::: PROVIDED DATA :::

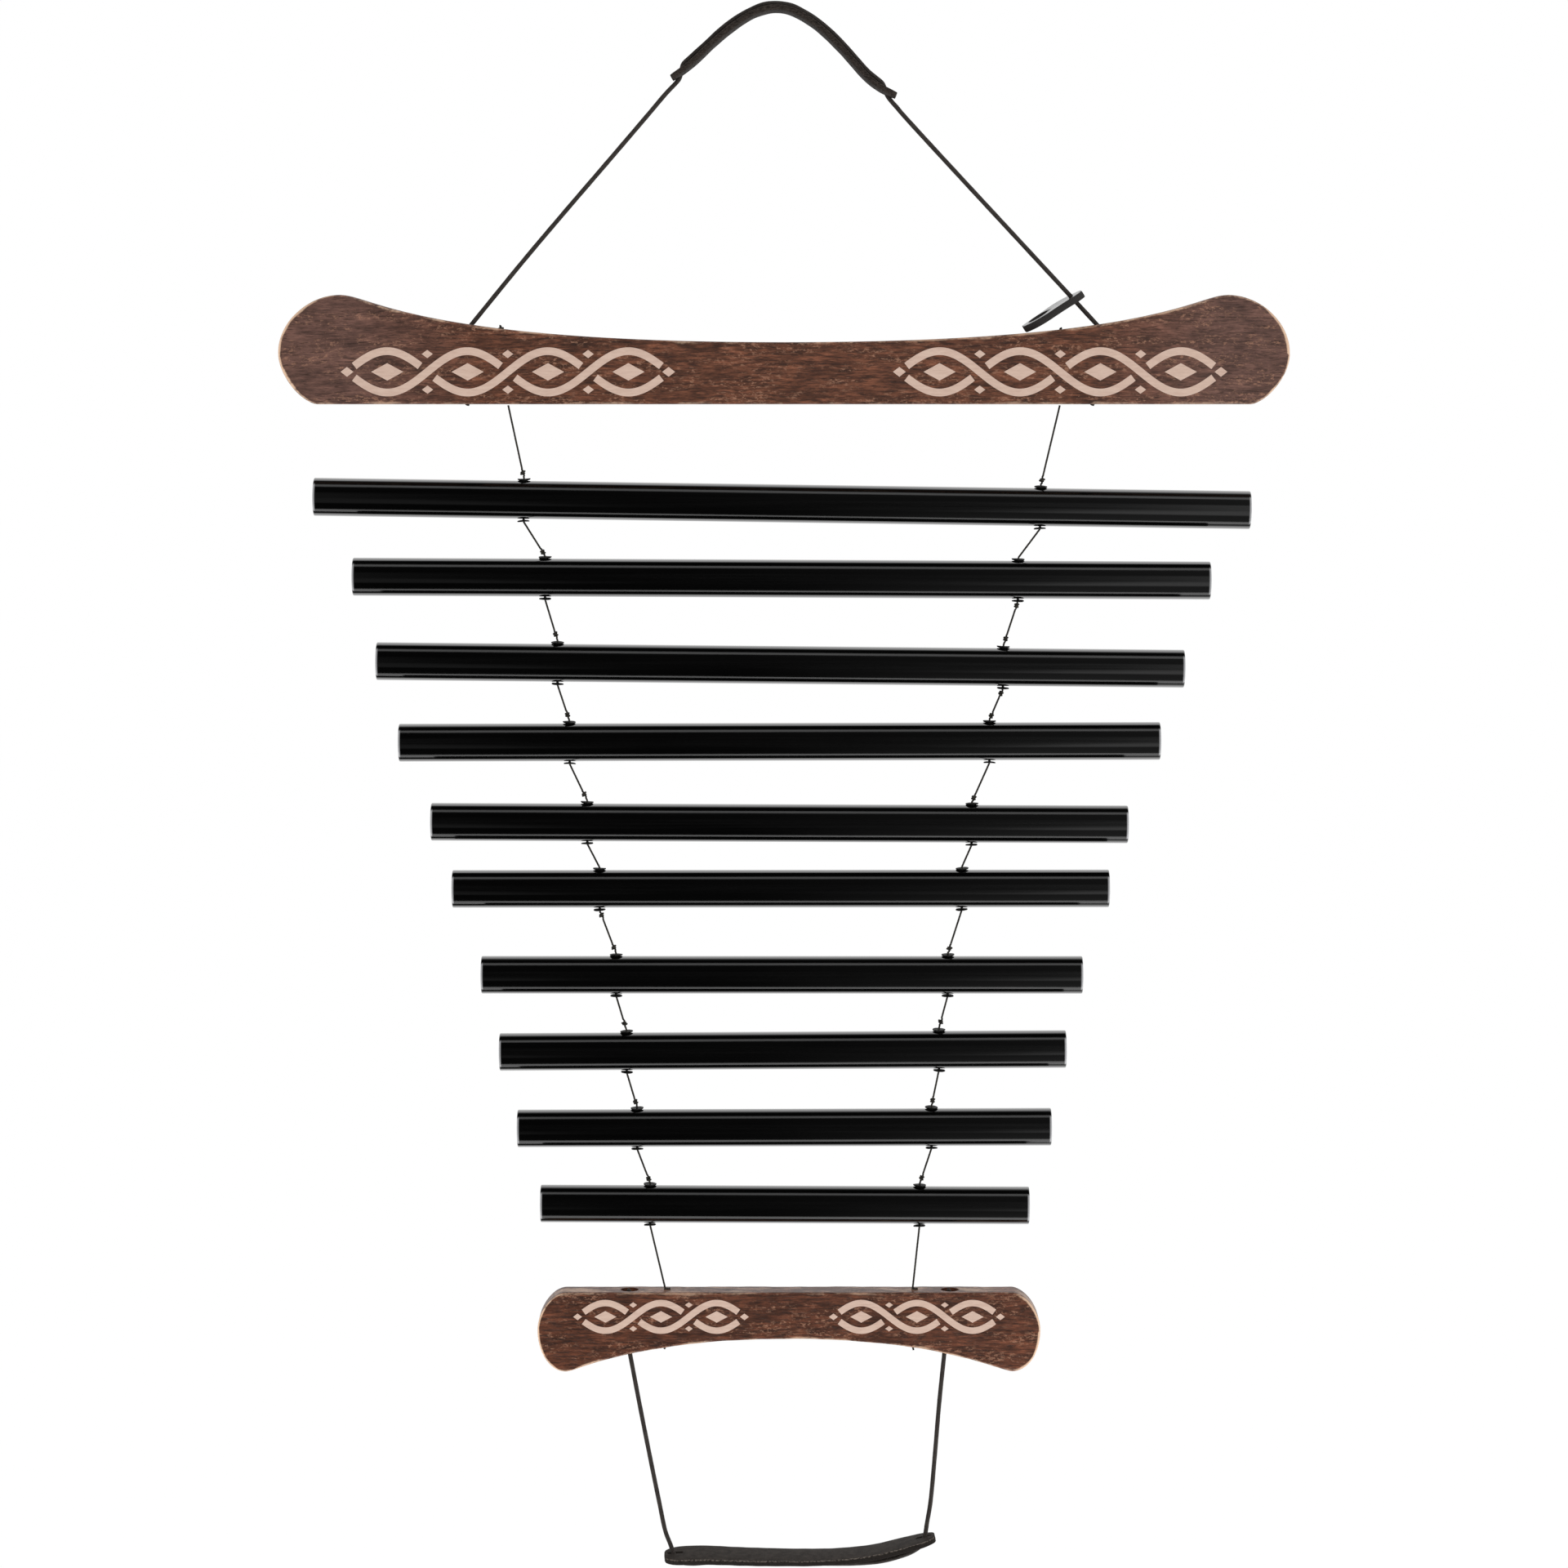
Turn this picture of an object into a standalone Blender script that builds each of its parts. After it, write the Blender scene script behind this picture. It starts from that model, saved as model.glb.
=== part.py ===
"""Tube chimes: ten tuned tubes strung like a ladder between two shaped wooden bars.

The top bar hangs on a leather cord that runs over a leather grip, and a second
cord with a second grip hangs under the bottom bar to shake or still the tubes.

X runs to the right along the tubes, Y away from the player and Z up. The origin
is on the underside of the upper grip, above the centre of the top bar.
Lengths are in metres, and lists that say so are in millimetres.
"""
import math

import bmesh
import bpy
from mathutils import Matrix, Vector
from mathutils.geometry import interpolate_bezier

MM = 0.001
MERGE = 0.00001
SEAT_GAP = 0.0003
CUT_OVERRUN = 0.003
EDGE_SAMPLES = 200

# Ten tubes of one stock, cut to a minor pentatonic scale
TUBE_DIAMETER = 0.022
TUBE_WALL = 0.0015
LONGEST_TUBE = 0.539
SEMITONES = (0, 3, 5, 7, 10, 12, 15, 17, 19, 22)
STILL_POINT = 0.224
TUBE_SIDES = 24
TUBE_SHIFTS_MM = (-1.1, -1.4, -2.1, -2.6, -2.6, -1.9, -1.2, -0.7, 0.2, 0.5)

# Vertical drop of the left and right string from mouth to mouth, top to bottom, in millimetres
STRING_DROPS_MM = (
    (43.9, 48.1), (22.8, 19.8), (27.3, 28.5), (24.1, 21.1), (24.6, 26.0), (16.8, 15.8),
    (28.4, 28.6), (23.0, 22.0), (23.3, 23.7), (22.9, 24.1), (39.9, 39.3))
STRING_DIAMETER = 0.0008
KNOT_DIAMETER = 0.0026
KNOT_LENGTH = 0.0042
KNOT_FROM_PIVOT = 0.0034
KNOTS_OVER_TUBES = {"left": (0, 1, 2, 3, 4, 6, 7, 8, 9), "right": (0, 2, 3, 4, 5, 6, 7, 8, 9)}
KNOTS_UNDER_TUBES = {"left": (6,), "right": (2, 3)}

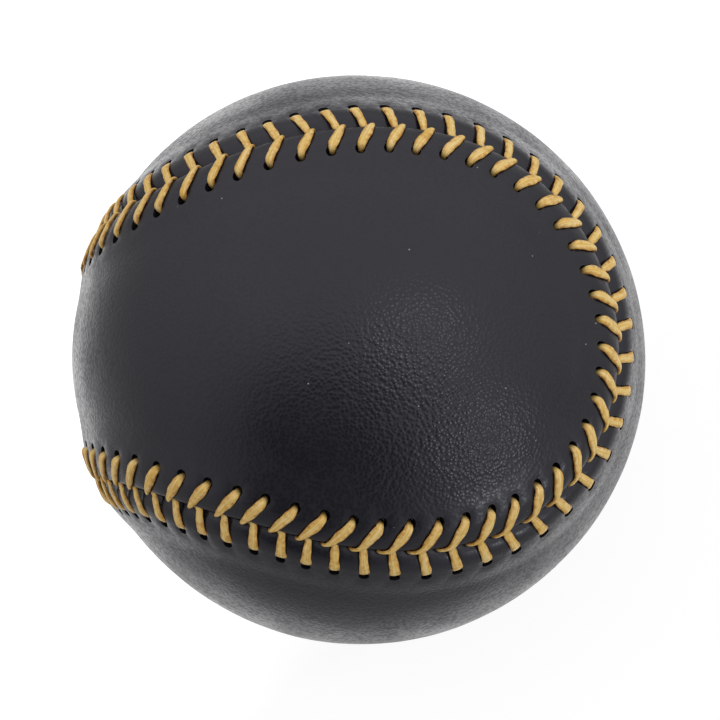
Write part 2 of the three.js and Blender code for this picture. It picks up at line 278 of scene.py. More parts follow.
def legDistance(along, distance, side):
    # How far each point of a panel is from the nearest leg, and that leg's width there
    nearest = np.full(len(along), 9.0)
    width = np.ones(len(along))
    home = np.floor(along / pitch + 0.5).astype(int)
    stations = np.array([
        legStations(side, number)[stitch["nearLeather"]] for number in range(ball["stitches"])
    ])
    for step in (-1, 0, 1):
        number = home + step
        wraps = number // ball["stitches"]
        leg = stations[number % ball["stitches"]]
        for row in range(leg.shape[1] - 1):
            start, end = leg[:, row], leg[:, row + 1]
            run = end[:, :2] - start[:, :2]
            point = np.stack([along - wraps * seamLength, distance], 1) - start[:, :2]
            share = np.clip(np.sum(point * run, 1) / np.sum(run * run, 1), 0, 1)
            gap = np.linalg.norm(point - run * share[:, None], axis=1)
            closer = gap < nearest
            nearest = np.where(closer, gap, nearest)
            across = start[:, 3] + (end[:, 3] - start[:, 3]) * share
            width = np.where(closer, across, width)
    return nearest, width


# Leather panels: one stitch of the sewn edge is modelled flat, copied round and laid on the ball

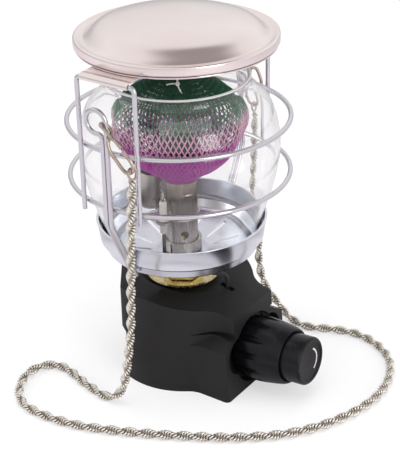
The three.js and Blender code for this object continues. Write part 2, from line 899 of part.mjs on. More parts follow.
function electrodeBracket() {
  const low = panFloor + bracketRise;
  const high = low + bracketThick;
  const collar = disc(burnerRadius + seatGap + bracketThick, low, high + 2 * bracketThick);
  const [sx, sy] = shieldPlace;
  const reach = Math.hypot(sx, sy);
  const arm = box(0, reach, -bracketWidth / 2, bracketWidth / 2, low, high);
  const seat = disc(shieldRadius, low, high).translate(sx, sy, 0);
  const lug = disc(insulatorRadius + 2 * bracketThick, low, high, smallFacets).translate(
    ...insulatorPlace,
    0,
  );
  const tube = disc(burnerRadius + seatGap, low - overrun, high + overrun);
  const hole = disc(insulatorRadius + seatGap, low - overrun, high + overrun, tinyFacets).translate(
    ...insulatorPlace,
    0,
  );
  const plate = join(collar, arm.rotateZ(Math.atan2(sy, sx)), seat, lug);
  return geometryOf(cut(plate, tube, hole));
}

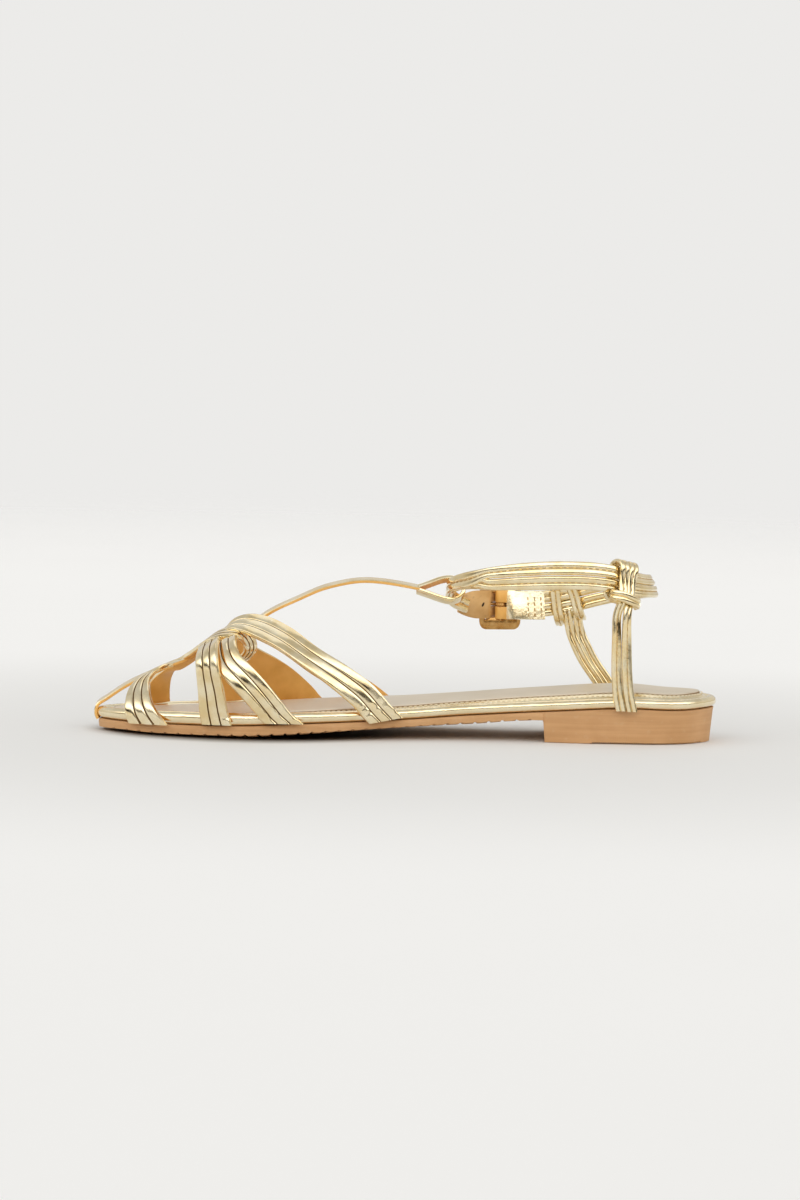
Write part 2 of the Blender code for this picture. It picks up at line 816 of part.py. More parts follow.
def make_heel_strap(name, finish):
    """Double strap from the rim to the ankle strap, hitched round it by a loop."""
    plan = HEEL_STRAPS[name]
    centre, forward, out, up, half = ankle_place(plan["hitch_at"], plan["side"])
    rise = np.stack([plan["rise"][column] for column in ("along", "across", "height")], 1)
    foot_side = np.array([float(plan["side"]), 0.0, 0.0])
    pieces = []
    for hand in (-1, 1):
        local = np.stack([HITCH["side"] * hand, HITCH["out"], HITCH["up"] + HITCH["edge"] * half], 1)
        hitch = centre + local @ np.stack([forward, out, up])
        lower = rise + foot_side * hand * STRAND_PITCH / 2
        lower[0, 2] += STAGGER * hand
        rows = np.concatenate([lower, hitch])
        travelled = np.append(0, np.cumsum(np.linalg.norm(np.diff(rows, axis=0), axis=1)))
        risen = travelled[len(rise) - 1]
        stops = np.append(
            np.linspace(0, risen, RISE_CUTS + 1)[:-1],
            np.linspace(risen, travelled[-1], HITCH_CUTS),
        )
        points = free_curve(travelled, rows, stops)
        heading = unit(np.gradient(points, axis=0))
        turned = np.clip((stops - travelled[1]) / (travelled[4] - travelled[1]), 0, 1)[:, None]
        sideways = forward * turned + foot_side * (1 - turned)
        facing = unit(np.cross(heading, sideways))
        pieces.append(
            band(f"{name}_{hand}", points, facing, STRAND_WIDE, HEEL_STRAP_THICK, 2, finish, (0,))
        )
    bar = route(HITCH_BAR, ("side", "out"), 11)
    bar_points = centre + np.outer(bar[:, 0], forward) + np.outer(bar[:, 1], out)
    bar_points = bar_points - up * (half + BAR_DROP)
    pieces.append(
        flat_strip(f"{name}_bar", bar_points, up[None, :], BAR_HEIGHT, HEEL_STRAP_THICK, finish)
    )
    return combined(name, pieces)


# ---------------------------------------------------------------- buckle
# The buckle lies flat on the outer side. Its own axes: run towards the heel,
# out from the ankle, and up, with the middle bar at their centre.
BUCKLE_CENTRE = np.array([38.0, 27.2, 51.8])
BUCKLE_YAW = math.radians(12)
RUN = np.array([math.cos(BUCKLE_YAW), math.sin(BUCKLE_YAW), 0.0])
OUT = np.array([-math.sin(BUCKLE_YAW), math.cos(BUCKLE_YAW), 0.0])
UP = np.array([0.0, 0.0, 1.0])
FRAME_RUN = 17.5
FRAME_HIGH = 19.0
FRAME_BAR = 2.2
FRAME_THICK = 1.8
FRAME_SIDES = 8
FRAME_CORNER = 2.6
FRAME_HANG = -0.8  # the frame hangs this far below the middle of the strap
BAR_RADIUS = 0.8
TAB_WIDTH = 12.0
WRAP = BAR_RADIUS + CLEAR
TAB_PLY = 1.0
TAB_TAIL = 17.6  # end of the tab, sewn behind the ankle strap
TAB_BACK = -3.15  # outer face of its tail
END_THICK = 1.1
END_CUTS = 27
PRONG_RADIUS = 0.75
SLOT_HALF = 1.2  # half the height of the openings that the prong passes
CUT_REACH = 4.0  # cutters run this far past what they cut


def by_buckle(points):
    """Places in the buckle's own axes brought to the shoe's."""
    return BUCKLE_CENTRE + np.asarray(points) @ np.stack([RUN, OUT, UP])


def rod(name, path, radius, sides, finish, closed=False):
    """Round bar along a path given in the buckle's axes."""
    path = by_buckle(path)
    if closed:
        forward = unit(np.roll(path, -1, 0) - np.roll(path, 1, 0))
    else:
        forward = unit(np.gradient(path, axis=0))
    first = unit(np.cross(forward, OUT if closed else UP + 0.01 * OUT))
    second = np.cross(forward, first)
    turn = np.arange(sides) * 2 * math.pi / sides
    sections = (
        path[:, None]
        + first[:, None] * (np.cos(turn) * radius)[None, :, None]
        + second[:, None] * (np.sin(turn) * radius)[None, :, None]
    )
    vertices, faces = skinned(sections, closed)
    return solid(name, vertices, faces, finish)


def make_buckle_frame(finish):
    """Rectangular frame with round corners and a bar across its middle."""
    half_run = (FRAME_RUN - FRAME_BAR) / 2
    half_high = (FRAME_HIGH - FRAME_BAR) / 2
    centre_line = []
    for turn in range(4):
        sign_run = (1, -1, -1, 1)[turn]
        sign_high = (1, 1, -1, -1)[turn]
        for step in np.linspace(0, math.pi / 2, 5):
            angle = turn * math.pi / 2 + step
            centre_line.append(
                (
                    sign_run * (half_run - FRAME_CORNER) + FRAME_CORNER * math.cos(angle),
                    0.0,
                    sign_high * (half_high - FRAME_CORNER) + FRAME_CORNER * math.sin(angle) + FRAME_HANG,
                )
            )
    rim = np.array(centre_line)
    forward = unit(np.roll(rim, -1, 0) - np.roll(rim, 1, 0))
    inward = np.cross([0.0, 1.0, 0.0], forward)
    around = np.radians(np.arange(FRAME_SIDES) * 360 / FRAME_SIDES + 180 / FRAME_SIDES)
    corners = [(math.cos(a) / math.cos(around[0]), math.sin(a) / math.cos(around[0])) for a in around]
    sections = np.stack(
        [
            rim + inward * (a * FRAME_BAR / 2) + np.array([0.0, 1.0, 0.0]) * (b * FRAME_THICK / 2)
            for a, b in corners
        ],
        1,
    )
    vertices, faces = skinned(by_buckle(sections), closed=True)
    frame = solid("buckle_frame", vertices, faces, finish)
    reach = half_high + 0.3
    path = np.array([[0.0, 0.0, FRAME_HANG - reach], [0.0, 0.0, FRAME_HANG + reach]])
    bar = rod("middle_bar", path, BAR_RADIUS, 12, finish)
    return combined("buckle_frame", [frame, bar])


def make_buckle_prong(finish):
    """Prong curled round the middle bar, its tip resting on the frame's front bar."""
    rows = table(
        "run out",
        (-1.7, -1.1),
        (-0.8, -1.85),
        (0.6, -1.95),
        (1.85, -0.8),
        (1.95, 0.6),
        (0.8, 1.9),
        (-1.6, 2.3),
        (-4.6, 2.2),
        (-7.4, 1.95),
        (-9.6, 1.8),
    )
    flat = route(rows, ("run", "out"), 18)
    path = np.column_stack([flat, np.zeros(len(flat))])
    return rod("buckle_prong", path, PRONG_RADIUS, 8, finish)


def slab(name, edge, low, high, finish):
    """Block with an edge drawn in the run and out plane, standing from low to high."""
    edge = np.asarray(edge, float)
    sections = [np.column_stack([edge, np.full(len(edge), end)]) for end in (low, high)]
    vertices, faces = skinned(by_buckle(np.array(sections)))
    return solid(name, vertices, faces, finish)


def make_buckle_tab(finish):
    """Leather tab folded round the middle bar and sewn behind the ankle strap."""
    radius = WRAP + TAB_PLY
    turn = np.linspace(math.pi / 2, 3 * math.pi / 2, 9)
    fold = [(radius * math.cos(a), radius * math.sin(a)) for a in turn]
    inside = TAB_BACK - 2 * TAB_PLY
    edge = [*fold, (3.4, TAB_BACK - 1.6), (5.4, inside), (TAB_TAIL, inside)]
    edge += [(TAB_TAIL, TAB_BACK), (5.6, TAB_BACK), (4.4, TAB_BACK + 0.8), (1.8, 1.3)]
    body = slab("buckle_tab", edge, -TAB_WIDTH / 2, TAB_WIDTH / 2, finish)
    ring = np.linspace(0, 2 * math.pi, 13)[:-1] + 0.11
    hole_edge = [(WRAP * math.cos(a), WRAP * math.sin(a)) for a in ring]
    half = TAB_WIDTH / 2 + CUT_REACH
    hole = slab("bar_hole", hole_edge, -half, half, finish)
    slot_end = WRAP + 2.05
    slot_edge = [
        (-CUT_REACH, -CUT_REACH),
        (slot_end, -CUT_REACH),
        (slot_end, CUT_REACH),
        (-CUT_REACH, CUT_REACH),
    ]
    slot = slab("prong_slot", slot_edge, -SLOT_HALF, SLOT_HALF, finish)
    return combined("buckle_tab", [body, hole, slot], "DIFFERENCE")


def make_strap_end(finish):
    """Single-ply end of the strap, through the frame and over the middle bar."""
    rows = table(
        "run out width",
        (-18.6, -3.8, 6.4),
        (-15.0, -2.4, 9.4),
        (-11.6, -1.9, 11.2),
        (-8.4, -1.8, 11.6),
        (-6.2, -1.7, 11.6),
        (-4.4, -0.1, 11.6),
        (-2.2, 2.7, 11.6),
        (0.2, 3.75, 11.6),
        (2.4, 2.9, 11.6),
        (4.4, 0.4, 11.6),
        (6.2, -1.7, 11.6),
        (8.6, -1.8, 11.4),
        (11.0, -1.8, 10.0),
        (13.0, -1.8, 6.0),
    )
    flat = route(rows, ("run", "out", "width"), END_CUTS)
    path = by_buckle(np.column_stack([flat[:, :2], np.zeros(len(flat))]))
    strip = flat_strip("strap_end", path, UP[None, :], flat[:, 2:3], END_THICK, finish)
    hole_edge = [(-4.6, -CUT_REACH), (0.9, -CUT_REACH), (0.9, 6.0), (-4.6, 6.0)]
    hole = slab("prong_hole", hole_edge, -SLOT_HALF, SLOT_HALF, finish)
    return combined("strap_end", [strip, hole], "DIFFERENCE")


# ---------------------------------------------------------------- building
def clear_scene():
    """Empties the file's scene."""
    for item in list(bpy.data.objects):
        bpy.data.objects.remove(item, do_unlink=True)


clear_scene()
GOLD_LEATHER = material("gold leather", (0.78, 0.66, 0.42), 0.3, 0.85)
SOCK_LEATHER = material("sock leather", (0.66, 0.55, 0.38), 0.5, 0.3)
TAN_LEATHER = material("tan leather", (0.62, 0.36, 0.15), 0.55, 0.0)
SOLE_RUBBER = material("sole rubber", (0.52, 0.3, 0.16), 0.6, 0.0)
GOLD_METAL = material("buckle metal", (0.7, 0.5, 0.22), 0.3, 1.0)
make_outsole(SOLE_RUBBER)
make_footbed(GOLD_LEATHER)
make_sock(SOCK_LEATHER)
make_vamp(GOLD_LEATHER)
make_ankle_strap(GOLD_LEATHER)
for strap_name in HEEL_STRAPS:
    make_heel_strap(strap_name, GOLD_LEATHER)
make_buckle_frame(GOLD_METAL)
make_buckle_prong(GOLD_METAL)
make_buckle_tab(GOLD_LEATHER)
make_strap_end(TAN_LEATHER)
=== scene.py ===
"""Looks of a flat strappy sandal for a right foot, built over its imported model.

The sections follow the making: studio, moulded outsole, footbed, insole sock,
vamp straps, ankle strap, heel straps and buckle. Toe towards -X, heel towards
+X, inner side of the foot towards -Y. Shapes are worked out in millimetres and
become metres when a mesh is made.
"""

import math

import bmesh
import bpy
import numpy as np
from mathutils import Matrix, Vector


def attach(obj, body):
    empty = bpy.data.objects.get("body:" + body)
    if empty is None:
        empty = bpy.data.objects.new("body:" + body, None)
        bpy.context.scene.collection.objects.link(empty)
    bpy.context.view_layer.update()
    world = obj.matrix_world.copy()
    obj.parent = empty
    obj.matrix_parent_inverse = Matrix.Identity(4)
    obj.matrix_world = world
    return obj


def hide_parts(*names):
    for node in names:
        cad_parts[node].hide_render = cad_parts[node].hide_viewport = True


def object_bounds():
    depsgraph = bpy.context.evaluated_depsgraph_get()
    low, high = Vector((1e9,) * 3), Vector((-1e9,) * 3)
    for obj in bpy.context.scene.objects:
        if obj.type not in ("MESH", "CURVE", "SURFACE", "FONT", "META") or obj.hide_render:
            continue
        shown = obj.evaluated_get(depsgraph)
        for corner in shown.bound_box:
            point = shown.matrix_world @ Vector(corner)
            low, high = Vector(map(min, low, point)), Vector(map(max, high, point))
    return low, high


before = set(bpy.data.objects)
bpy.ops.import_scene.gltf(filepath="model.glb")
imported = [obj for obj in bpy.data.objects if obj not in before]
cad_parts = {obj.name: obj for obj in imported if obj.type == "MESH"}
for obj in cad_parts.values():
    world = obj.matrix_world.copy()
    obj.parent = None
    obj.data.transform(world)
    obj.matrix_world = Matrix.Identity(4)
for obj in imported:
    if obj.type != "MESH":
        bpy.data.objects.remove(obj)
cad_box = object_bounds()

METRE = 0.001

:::

_TASK BRIEF_. Among the records above, extract exactly the lines from the line with "make_buckle_frame(GOLD_METAL)" to the line with "bpy.context.view_layer.update()", both lines included, and leave out the rest.

_WRITTEN RESPONSE_.
make_buckle_frame(GOLD_METAL)
make_buckle_prong(GOLD_METAL)
make_buckle_tab(GOLD_LEATHER)
make_strap_end(TAN_LEATHER)
=== scene.py ===
"""Looks of a flat strappy sandal for a right foot, built over its imported model.

The sections follow the making: studio, moulded outsole, footbed, insole sock,
vamp straps, ankle strap, heel straps and buckle. Toe towards -X, heel towards
+X, inner side of the foot towards -Y. Shapes are worked out in millimetres and
become metres when a mesh is made.
"""

import math

import bmesh
import bpy
import numpy as np
from mathutils import Matrix, Vector


def attach(obj, body):
    empty = bpy.data.objects.get("body:" + body)
    if empty is None:
        empty = bpy.data.objects.new("body:" + body, None)
        bpy.context.scene.collection.objects.link(empty)
    bpy.context.view_layer.update()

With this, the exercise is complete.